Thereby begins a series of small chances and simple kindnesses that are nonetheless impactful on her life. But for years Carol remains fearful of her past, afraid her father will reclaim her and the son she gave birth to. She believes "the sins of past generations [are] just waiting for a door to reenter [our] lives and take over the present."      

That present is represented to a great extent by Samuel. His story begins in 1986, when he, also, is 13. Like Carol, Samuel suffers a traumatic event. While fooling around in shop class at school, he is accidently blinded in one eye when his best friend, Eddie, flips a nail at him. His vision is eventually restored, but his eye always looks off-center.   

Samuel has a difficult time after high school. He withdraws from college after one semester and generally feels lost and without purpose, simply stating, "There is nothing here I want." He turns to alcohol and to a lesser extent drugs, but he is saved from having his life spiral away from him by the love and support of this parents. While he accepts the job his father arranges for him at the Ford automobile plant, he knows there is something more that he needs and wants from his life.     

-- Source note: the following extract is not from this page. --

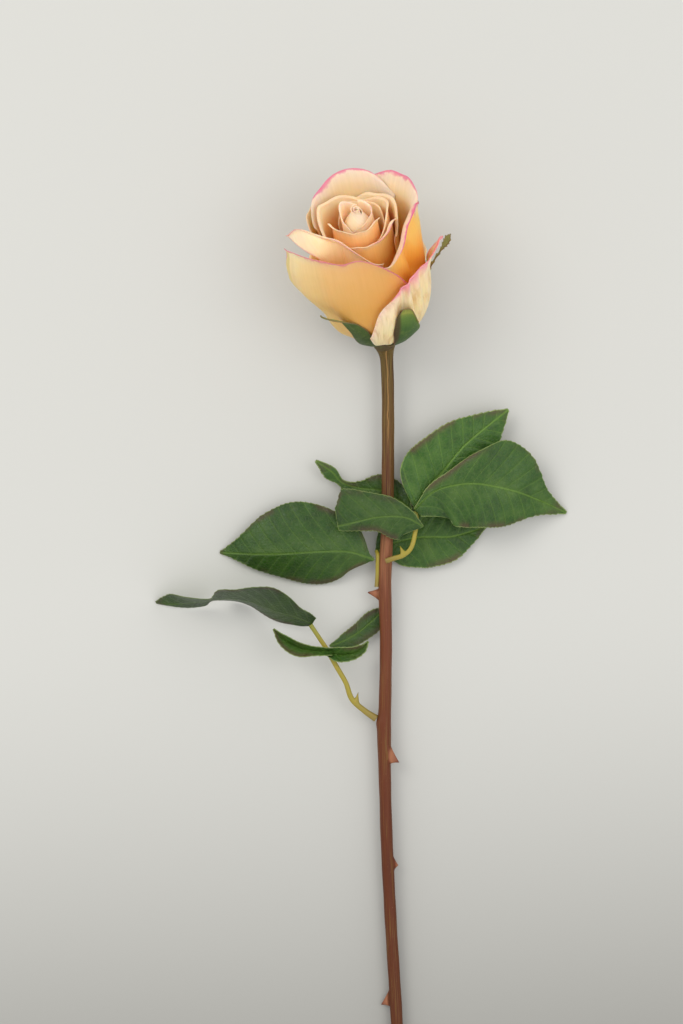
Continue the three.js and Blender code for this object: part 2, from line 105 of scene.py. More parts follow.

Carol and Samuel share touchstones and similarities in their lives as they both struggle to find their places in the world and reconcile themselves to who they have been and what they eventually become. By choice and by chance, through individual perseverance and resilience, by the kindnesses and loyalty of friends and strangers, they prevail. Their attained self-awareness and self-assurance are not only made possible by their own courage and resolve but equally importantly by the enduring bonds of family and friendship.   

Fittingly, it is through her grandson that Carol finally experiences some reconciliation with her own childhood and family, telling him that "whatever badness was here, you've crushed it out of existence."

Early in the story, Carol wonders "if everything in this world wasn't just a rehearsal for some other more perfect place, where there was no cruelty or suffering, but no kindness or salvation either." Here is one of the salient points of the book, that despite all the evil and cruelty, all the pain and injustice, a goodness prevails through the shared human experience: "the thing that makes family, not blood, but the certainty that you're never gonna be lonesome -- that all the joy and all the sufferin' we get in life is somethin' that will always be shared."

Mr. Van Booy is not afraid of sentiment. Given this material, a lesser writer might have mired himself in mawkishness on any number of occasions. But he maintains a deft touch and a firm handle on his characters throughout the book. There are no contrivances; the strength of the characters permits the emotions to develop as authentic and true. In so doing he creates a compassionate and evolving portrayal of a group of people and their place and time.     

Mr. Van Booy is a writer of grace and empathy. Despite his passionate depiction of society's inherent evils and injustices, he has in the end given us a work of great warmth, generosity, and optimism.


William Roberson taught literature at Southampton College for 30 years.     

Simon Van Booy's previous books include "Father's Day" and "The Sadness of Beautiful Things." He has lived on the South Fork and remains a regular visitor.